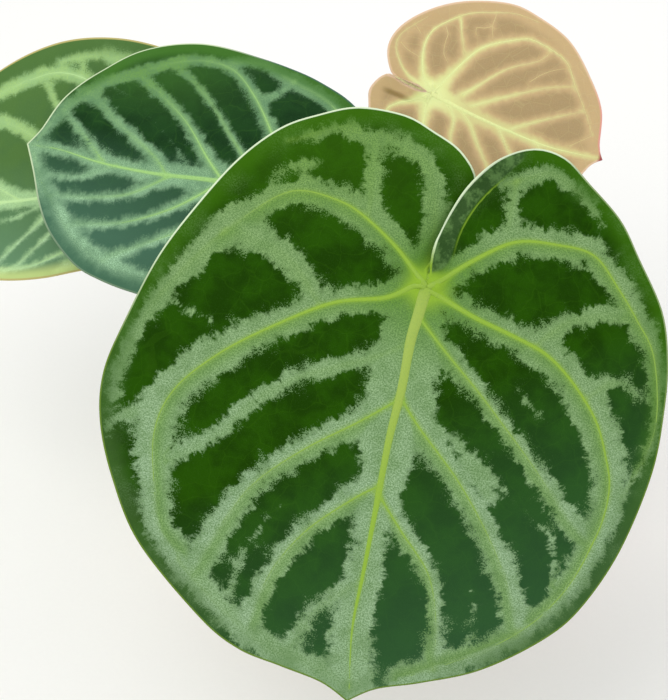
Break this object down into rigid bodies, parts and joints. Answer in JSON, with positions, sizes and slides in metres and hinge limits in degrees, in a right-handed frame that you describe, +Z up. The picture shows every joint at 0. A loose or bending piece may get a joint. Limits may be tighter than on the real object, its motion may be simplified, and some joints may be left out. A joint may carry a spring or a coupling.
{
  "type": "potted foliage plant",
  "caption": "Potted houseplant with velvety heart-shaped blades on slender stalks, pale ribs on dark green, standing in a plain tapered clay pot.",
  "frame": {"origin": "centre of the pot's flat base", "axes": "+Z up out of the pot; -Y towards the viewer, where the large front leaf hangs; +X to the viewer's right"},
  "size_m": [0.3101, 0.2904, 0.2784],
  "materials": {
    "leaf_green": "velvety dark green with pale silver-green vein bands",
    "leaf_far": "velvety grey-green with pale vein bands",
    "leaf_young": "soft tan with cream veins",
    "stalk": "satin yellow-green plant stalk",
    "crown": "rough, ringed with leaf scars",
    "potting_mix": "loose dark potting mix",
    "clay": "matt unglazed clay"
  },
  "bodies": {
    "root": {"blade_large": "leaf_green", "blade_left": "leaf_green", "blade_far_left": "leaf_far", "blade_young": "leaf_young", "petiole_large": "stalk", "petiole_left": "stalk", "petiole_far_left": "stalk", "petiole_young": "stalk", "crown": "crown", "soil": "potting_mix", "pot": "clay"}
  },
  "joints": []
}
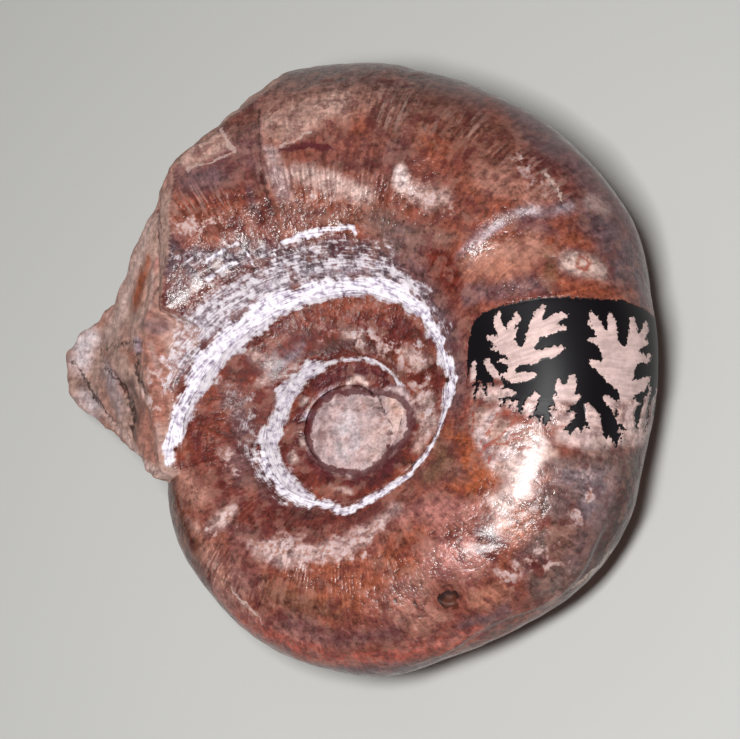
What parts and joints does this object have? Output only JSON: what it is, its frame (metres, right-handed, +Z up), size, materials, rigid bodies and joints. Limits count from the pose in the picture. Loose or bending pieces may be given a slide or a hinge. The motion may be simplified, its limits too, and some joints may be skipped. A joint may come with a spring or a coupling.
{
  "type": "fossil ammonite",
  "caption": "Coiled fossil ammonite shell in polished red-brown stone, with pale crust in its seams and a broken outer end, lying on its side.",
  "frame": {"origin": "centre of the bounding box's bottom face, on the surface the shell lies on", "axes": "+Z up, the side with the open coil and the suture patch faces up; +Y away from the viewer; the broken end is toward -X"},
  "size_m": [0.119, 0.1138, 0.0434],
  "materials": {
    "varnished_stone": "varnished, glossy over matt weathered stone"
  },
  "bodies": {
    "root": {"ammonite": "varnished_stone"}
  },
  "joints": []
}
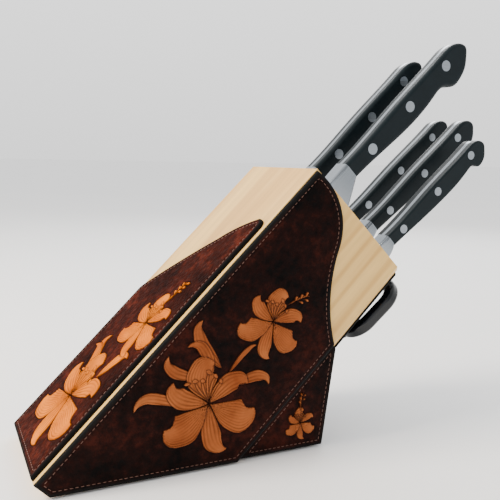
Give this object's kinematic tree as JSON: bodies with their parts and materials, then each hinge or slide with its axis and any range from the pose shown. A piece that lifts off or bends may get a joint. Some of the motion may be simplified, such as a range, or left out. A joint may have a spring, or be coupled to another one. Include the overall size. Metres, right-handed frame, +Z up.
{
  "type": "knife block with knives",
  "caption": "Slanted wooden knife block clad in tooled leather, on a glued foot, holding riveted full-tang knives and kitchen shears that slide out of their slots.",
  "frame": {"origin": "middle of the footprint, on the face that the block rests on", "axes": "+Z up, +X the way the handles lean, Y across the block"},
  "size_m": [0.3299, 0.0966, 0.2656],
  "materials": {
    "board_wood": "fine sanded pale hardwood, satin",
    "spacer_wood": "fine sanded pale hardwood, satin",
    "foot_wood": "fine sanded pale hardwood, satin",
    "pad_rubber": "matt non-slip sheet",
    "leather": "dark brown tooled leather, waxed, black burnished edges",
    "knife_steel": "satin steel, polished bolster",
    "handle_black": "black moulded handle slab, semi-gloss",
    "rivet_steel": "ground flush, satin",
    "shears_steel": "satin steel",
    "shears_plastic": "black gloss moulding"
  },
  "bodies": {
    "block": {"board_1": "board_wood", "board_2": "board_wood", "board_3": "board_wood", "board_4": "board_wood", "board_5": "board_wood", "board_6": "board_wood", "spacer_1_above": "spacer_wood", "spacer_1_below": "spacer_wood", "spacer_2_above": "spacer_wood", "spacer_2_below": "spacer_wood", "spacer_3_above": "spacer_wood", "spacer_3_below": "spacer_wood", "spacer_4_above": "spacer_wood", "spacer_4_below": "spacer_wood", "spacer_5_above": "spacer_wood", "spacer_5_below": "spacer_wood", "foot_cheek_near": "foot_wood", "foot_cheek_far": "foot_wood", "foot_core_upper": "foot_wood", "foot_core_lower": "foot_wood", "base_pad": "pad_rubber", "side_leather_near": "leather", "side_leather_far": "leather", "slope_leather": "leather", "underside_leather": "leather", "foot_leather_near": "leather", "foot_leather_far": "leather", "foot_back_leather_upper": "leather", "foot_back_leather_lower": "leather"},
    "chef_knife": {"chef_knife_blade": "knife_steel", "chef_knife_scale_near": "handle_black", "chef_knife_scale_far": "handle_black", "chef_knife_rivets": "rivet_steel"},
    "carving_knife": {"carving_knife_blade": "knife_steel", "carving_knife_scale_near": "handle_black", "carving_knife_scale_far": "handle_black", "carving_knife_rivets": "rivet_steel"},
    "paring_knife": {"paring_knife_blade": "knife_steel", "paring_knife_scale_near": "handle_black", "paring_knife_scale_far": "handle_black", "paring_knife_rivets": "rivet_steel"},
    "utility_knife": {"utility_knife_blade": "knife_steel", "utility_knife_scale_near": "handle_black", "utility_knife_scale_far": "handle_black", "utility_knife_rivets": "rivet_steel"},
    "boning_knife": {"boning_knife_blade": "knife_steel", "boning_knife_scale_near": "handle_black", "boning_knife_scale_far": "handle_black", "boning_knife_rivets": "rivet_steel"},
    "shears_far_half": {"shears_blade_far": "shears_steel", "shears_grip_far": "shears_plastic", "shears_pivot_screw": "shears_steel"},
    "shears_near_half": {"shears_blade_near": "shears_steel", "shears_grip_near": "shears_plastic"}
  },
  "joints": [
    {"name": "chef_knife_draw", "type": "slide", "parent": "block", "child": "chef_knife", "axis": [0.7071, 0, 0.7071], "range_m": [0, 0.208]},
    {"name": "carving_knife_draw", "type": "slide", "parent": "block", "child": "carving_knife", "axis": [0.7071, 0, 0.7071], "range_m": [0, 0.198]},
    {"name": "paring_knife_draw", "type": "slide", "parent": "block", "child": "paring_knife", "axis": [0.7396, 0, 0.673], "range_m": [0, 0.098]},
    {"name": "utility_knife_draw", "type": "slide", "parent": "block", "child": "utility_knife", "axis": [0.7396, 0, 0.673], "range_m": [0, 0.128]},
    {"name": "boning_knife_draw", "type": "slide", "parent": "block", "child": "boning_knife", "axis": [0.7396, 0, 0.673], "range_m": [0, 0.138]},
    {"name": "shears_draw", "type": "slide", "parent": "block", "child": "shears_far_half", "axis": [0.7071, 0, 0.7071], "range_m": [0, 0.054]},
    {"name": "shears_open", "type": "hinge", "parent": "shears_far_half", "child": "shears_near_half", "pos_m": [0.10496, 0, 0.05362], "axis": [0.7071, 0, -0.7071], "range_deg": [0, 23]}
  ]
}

_ _ _ _ _ _ _

| WORK REQUIRED |
Copy every line of the records word for word.

| SOLUTION TO THE PROBLEM |
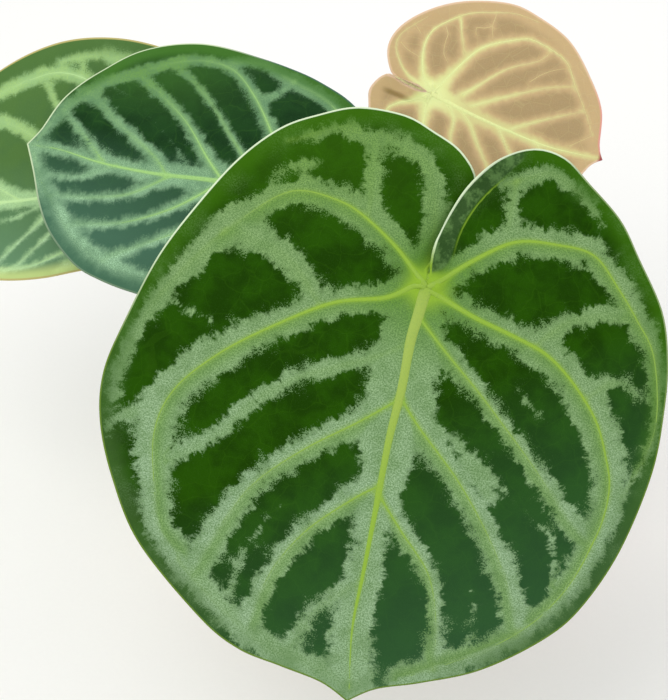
Break this object down into rigid bodies, parts and joints. Answer in JSON, with positions, sizes and slides in metres and hinge limits in degrees, in a right-handed frame that you describe, +Z up. The picture shows every joint at 0. A loose or bending piece may get a joint. Limits may be tighter than on the real object, its motion may be simplified, and some joints may be left out. A joint may carry a spring or a coupling.
{
  "type": "potted foliage plant",
  "caption": "Potted houseplant with velvety heart-shaped blades on slender stalks, pale ribs on dark green, standing in a plain tapered clay pot.",
  "frame": {"origin": "centre of the pot's flat base", "axes": "+Z up out of the pot; -Y towards the viewer, where the large front leaf hangs; +X to the viewer's right"},
  "size_m": [0.3101, 0.2904, 0.2784],
  "materials": {
    "leaf_green": "velvety dark green with pale silver-green vein bands",
    "leaf_far": "velvety grey-green with pale vein bands",
    "leaf_young": "soft tan with cream veins",
    "stalk": "satin yellow-green plant stalk",
    "crown": "rough, ringed with leaf scars",
    "potting_mix": "loose dark potting mix",
    "clay": "matt unglazed clay"
  },
  "bodies": {
    "root": {"blade_large": "leaf_green", "blade_left": "leaf_green", "blade_far_left": "leaf_far", "blade_young": "leaf_young", "petiole_large": "stalk", "petiole_left": "stalk", "petiole_far_left": "stalk", "petiole_young": "stalk", "crown": "crown", "soil": "potting_mix", "pot": "clay"}
  },
  "joints": []
}
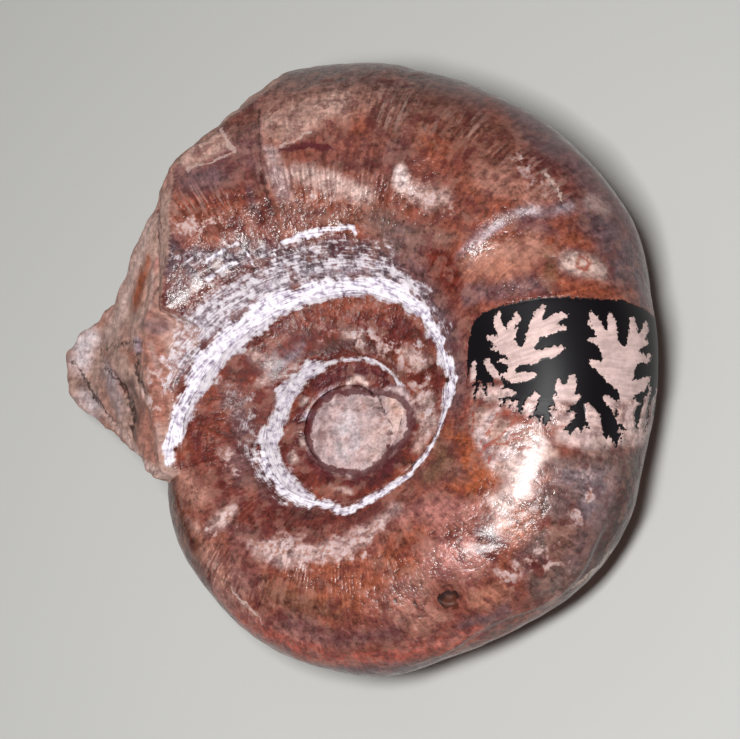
What parts and joints does this object have? Output only JSON: what it is, its frame (metres, right-handed, +Z up), size, materials, rigid bodies and joints. Limits count from the pose in the picture. Loose or bending pieces may be given a slide or a hinge. The motion may be simplified, its limits too, and some joints may be skipped. A joint may come with a spring or a coupling.
{
  "type": "fossil ammonite",
  "caption": "Coiled fossil ammonite shell in polished red-brown stone, with pale crust in its seams and a broken outer end, lying on its side.",
  "frame": {"origin": "centre of the bounding box's bottom face, on the surface the shell lies on", "axes": "+Z up, the side with the open coil and the suture patch faces up; +Y away from the viewer; the broken end is toward -X"},
  "size_m": [0.119, 0.1138, 0.0434],
  "materials": {
    "varnished_stone": "varnished, glossy over matt weathered stone"
  },
  "bodies": {
    "root": {"ammonite": "varnished_stone"}
  },
  "joints": []
}
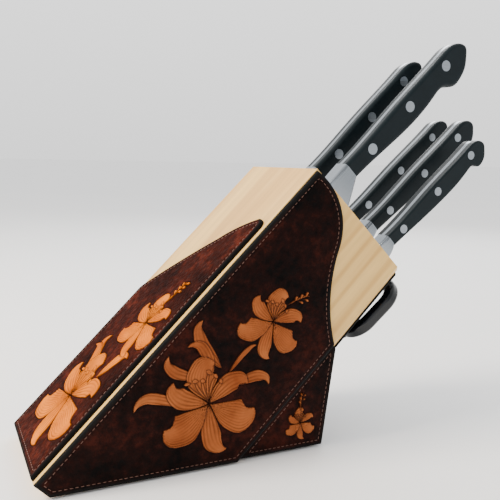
Give this object's kinematic tree as JSON: bodies with their parts and materials, then each hinge or slide with its axis and any range from the pose shown. A piece that lifts off or bends may get a joint. Some of the motion may be simplified, such as a range, or left out. A joint may have a spring, or be coupled to another one. Include the overall size. Metres, right-handed frame, +Z up.
{
  "type": "knife block with knives",
  "caption": "Slanted wooden knife block clad in tooled leather, on a glued foot, holding riveted full-tang knives and kitchen shears that slide out of their slots.",
  "frame": {"origin": "middle of the footprint, on the face that the block rests on", "axes": "+Z up, +X the way the handles lean, Y across the block"},
  "size_m": [0.3299, 0.0966, 0.2656],
  "materials": {
    "board_wood": "fine sanded pale hardwood, satin",
    "spacer_wood": "fine sanded pale hardwood, satin",
    "foot_wood": "fine sanded pale hardwood, satin",
    "pad_rubber": "matt non-slip sheet",
    "leather": "dark brown tooled leather, waxed, black burnished edges",
    "knife_steel": "satin steel, polished bolster",
    "handle_black": "black moulded handle slab, semi-gloss",
    "rivet_steel": "ground flush, satin",
    "shears_steel": "satin steel",
    "shears_plastic": "black gloss moulding"
  },
  "bodies": {
    "block": {"board_1": "board_wood", "board_2": "board_wood", "board_3": "board_wood", "board_4": "board_wood", "board_5": "board_wood", "board_6": "board_wood", "spacer_1_above": "spacer_wood", "spacer_1_below": "spacer_wood", "spacer_2_above": "spacer_wood", "spacer_2_below": "spacer_wood", "spacer_3_above": "spacer_wood", "spacer_3_below": "spacer_wood", "spacer_4_above": "spacer_wood", "spacer_4_below": "spacer_wood", "spacer_5_above": "spacer_wood", "spacer_5_below": "spacer_wood", "foot_cheek_near": "foot_wood", "foot_cheek_far": "foot_wood", "foot_core_upper": "foot_wood", "foot_core_lower": "foot_wood", "base_pad": "pad_rubber", "side_leather_near": "leather", "side_leather_far": "leather", "slope_leather": "leather", "underside_leather": "leather", "foot_leather_near": "leather", "foot_leather_far": "leather", "foot_back_leather_upper": "leather", "foot_back_leather_lower": "leather"},
    "chef_knife": {"chef_knife_blade": "knife_steel", "chef_knife_scale_near": "handle_black", "chef_knife_scale_far": "handle_black", "chef_knife_rivets": "rivet_steel"},
    "carving_knife": {"carving_knife_blade": "knife_steel", "carving_knife_scale_near": "handle_black", "carving_knife_scale_far": "handle_black", "carving_knife_rivets": "rivet_steel"},
    "paring_knife": {"paring_knife_blade": "knife_steel", "paring_knife_scale_near": "handle_black", "paring_knife_scale_far": "handle_black", "paring_knife_rivets": "rivet_steel"},
    "utility_knife": {"utility_knife_blade": "knife_steel", "utility_knife_scale_near": "handle_black", "utility_knife_scale_far": "handle_black", "utility_knife_rivets": "rivet_steel"},
    "boning_knife": {"boning_knife_blade": "knife_steel", "boning_knife_scale_near": "handle_black", "boning_knife_scale_far": "handle_black", "boning_knife_rivets": "rivet_steel"},
    "shears_far_half": {"shears_blade_far": "shears_steel", "shears_grip_far": "shears_plastic", "shears_pivot_screw": "shears_steel"},
    "shears_near_half": {"shears_blade_near": "shears_steel", "shears_grip_near": "shears_plastic"}
  },
  "joints": [
    {"name": "chef_knife_draw", "type": "slide", "parent": "block", "child": "chef_knife", "axis": [0.7071, 0, 0.7071], "range_m": [0, 0.208]},
    {"name": "carving_knife_draw", "type": "slide", "parent": "block", "child": "carving_knife", "axis": [0.7071, 0, 0.7071], "range_m": [0, 0.198]},
    {"name": "paring_knife_draw", "type": "slide", "parent": "block", "child": "paring_knife", "axis": [0.7396, 0, 0.673], "range_m": [0, 0.098]},
    {"name": "utility_knife_draw", "type": "slide", "parent": "block", "child": "utility_knife", "axis": [0.7396, 0, 0.673], "range_m": [0, 0.128]},
    {"name": "boning_knife_draw", "type": "slide", "parent": "block", "child": "boning_knife", "axis": [0.7396, 0, 0.673], "range_m": [0, 0.138]},
    {"name": "shears_draw", "type": "slide", "parent": "block", "child": "shears_far_half", "axis": [0.7071, 0, 0.7071], "range_m": [0, 0.054]},
    {"name": "shears_open", "type": "hinge", "parent": "shears_far_half", "child": "shears_near_half", "pos_m": [0.10496, 0, 0.05362], "axis": [0.7071, 0, -0.7071], "range_deg": [0, 23]}
  ]
}